Middlebury to test for pollution at site of former factory in Otter Creek

MIDDLEBURY — After decades of neglect, the Middlebury selectboard has commissioned a study to examine possible pollution at the old mill site at the base of Otter Creek Falls and determine its next steps.
At its Aug. 22 meeting, the selectboard approved a $3,706 contract with Lincoln Applied Geology in an ongoing, “Phase II” environmental assessment of the so-called “David Page Cotton Mill” site that sits at the north edge of the falls. The study, mandated by the Vermont Department of Environmental Conservation, will determine the extent of cleanup that will be required at the site, which the town acquired from the Middlebury Area Land Trust several years ago. The property hosts the deteriorating powerhouse structure that was once integral to water power generated by the raging falls.
According to town archives, throughout its history the site has hosted a sawmill (1787 to 1807), a flour and gristmill (1808 to 1891), and a cotton factory that wove sheeting and spun yarn from 1811 to 1882. A gashouse and gasholder were constructed there in 1826 to supply illuminating gas to the cotton mill. The Cutter Marble Factory made gravestones and architectural elements in that area from 1882-1885.

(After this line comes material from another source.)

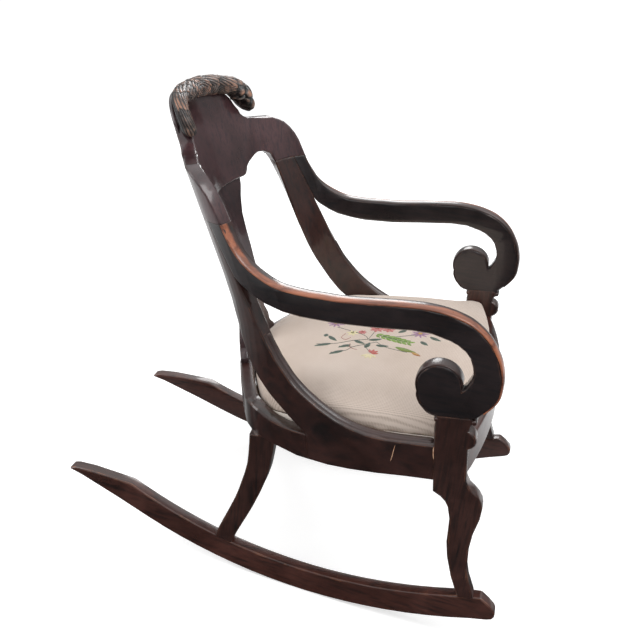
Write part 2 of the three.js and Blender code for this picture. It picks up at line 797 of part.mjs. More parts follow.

The historical use of the site building as a gashouse and gasholder is of particular concern to state and local environmental officials, due to unknown past disposal practices. Typical byproducts and waste generated in the gasification process include coal tar, hydrogen cyanide, hydrogen sulfide, heavy metals, and cyanide, according to the town records.
Some of these industries have used chemicals believed to have produced surrounding soil contamination. The ongoing studies will determine just how pervasive that pollution is, and how it can be cleaned up. Middlebury officials are hoping to secure grants to help cover potential cleanup costs, which have yet to be fully quantified.
Local project Manager Dave Hallam noted the town has no redevelopment plans for the property, which could result in state officials giving the community more time to implement a cleanup plan.
Under the new contract, Lincoln Applied Geology will take three additional soil samples at the David Page Cotton Mill site. Soil samples will be analyzed for arsenic, among other things, according to the company.